Professor Awarded CIHR Grant for Ovarian Cancer Project

Feb 27, 2019

Stethoscope and reportsOur Department is pleased announce that a coveted project grant from the Canadian Institutes of Health Research (CIHR) has been awarded to one of our faculty members, Professor Theodore Brown, for his project focused on the early detection of ovarian cancer.

According to the Canadian Cancer Society, an estimated 2,800 Canadian women were diagnosed with ovarian cancer in 2017.

“Unfortunately, there are no reliable tests for early detection of ovarian cancer,” says Dr. Brown. “Symptoms that might alert a woman to seek medical treatment at an early disease stage are easily dismissed as being due to minor ailments.”

As the principal investigator for this project, Dr. Brown - along with his co-investigators Drs.
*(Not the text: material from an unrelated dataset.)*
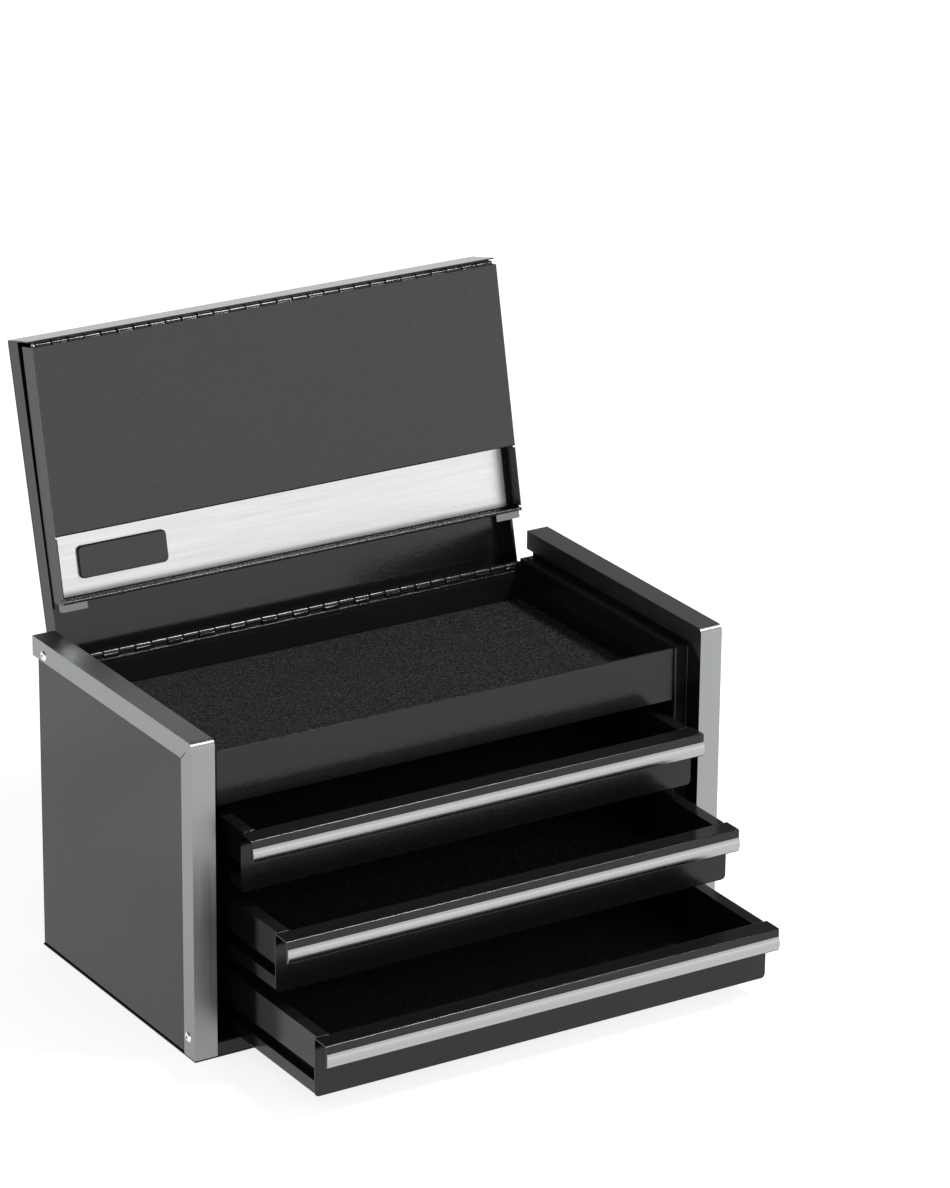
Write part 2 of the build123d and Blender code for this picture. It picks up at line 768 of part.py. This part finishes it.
for number, name in enumerate(("upper", "middle", "lower")):
    place = drawer_place(number)
    pieces[name + "_drawer_box"] = drawer_box(place)
    pieces[name + "_drawer_front"] = drawer_front(place)
    pieces[name + "_pull_strip"] = pull_strip(place)
    pieces[name + "_drawer_mat"] = drawer_mat(place)

for name, piece in pieces.items():
    piece.part.label = name
    export_step(piece.part, "parts/" + name + ".step")
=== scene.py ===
"""Looks of a machinist tool chest, laid out as a Blender add-on and run as a script.

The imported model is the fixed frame. The sheet metal keeps its own shapes and gets its finishes here,
the foam mats are modelled as cut foam sheets, and the stage gives the floor, the soft light and the
camera.
"""

from math import cos, radians, sin

import bmesh
import bpy
from mathutils import Matrix, Vector, noise


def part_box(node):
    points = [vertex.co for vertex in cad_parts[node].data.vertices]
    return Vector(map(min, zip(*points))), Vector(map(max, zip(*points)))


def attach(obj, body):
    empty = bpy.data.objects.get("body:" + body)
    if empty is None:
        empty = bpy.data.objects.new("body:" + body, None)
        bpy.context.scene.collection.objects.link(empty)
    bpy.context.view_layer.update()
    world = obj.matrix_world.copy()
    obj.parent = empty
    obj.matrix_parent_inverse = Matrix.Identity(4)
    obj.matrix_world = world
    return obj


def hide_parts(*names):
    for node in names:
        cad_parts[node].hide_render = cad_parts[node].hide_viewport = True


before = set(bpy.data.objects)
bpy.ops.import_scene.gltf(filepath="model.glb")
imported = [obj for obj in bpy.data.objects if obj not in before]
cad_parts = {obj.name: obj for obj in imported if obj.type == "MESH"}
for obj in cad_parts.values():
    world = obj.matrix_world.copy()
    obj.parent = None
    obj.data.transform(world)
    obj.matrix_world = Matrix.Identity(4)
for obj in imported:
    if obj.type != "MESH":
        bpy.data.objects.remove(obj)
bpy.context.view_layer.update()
MM = 0.001

bl_info = {
    "name": "Machinist tool chest",
    "version": (1, 0, 0),
    "blender": (4, 5, 0),
    "location": "3D View > Sidebar > Tool chest",
    "description": "Finishes, foam mats and stage for a small machinist tool chest",
    "category": "Object",
}

DRAWERS = ("upper", "middle", "lower")
SHEET_METAL = (
    "base_pan",
    "base_rail",
    "left_side_panel",
    "right_side_panel",
    "left_inner_wall",
    "right_inner_wall",
    "back_panel",
    "tray_pan",
    "left_drawer_runners",
    "right_drawer_runners",
    "rear_hinge_case_leaf",
    "rear_hinge_lid_leaf",
    "lid_shell",
    "front_hinge_lid_leaf",
    "front_hinge_panel_leaf",
    "front_panel",
    *(drawer + "_drawer_" + part for drawer in DRAWERS for part in ("box", "front")),
)

# Radius of a coated sheet's sheared edge and of a trim's edge, and the angle from which both are rounded
SHEET_EDGE = 0.35 * MM
TRIM_EDGE = 0.4 * MM
SHARP_EDGE = radians(50)

# Axes along which metal is brushed
ACROSS, UPRIGHT = 0, 2

# Colour sockets of a mix node, and the values that a noise texture mostly lies between
COLOUR_A, COLOUR_B, COLOUR_OUT = 6, 7, 2
NOISE_LOW, NOISE_HIGH = 0.3, 0.7

# Size of the soft patches in the coat's and in the badge's colour
COAT_PATCHES = 40 * MM
BADGE_PATCHES = 15 * MM

# How far the roughness of coated and of brushed metal strays, and how much longer than wide a streak is
COAT_UNEVENNESS = 0.03
BRUSH_UNEVENNESS = 0.06
STREAK_STRETCH = 60

# Noise values between which the foam goes from its dark cells to its pale specks, and their shades
SPECKS_START, SPECKS_FULL = 0.48, 0.64
DARK_CELL, PALE_SPECK = 0.6, 3.6

# Layers of noise to a metre of height, for the waves of the mats
LAYERS_PER_METRE = 37.0

# Soft boxes: width and height, place, and the point that each one looks at, in metres
FRONT_SOFT_BOX = {"size": (3.6, 2.4), "place": (1.2, -3.0, 1.05), "target": (0.0, 0.0, 0.25)}
TOP_SOFT_BOX = {"size": (0.5, 0.4), "place": (1.2, -1.0, 2.4), "target": (0.0, 0.0, 0.2)}

# Upward share of a direction at which the white backdrop starts to fade, and at which it has gone
BACKDROP_FADES, BACKDROP_ENDS = -0.02, 0.32


# ---------------------------------------------------------------- colours and nodes
def srgb(hex_colour):
    """Linear RGB of a colour written as an sRGB hex value."""
    channels = [int(hex_colour[i : i + 2], 16) / 255 for i in (1, 3, 5)]
    return [c / 12.92 if c <= 0.04045 else ((c + 0.055) / 1.055) ** 2.4 for c in channels]


def colour_property(hex_colour, name, description):
    """A colour that a user can change, given as an sRGB hex value."""
    return bpy.props.FloatVectorProperty(
        name=name,
        description=description,
        subtype="COLOR",
        size=3,
        min=0.0,
        max=1.0,
        default=srgb(hex_colour),
    )


def length_property(millimetres, name, description):
    """A length that a user can change, in metres, with its default given in millimetres."""
    return bpy.props.FloatProperty(
        name=name, description=description, default=millimetres * MM, unit="LENGTH", precision=4
    )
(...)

Eleftherios Diamandis, Ellen Greenblatt and Taymaa May - have been working to identify potential molecules that are likely to participate in turning cells within the fallopian tubes to cancer cells, and ultimately lead to non-surgical ways to prevent ovarian cancer in women who are at an elevated risk.
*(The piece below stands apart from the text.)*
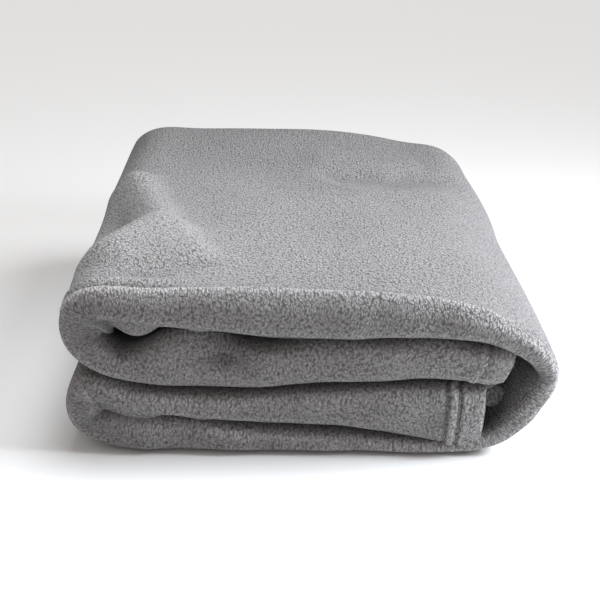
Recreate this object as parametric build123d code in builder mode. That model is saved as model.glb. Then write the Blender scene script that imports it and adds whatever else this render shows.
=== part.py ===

Dr. Brown’s study was one of 371 projects chosen from over 2,400 applications submitted by researchers across Canada. The CIHR has pledged to contribute over $980,000 to Dr. Brown’s project over the next five years, allowing for this important research to be conducted in the hopes of improving women’s health for the future.
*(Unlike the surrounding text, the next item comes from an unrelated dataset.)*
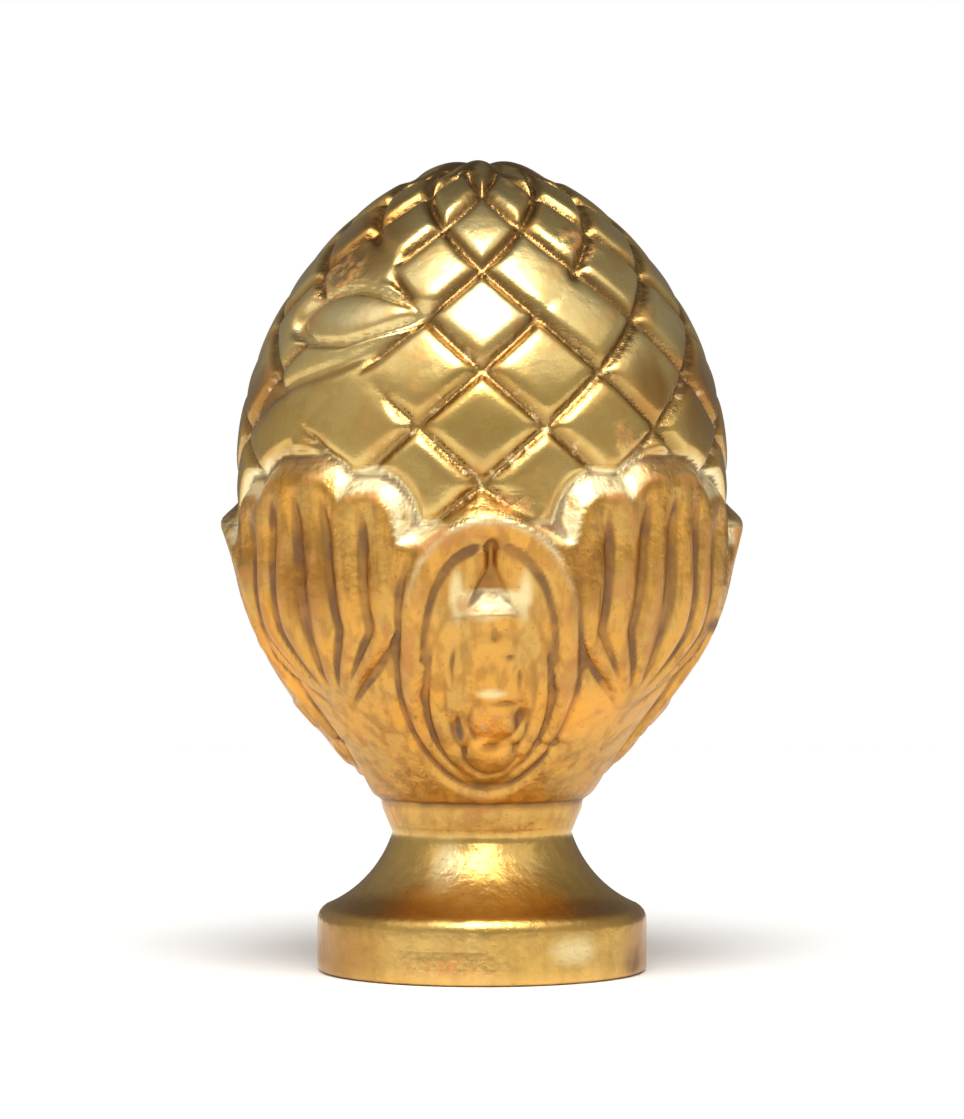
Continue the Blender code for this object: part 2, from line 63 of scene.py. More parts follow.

Read more about the project below or on the CIHR website.

Women with a family history of breast or ovarian cancer are at very high risk of developing ovarian cancer, with much of this risk being due to a mutation within the breast cancer susceptibility gene BRCA1. Studies indicate that the most common and lethal form of ovarian cancer arises from cells lining the fallopian tube, a structure that carries the egg cell to the uterus following its release from the ovary. Women with BRCA1 mutations often have their ovaries and fallopian tubes removed to reduce their risk of the disease. We have identified molecular differences in the cells lining fallopian tubes from women with BRCA1 mutations relative to those from control patients, that could contribute to cancer development. Besides genetic risks, other risk factors for ovarian cancer suggest that factors associated with a lifetime of ovulatory events may contribute to predisposition to ovarian/fallopian tube cancer. Our studies are targeted at providing an understanding of how ovulation and BRCA1 mutations can predispose to ovarian cancer.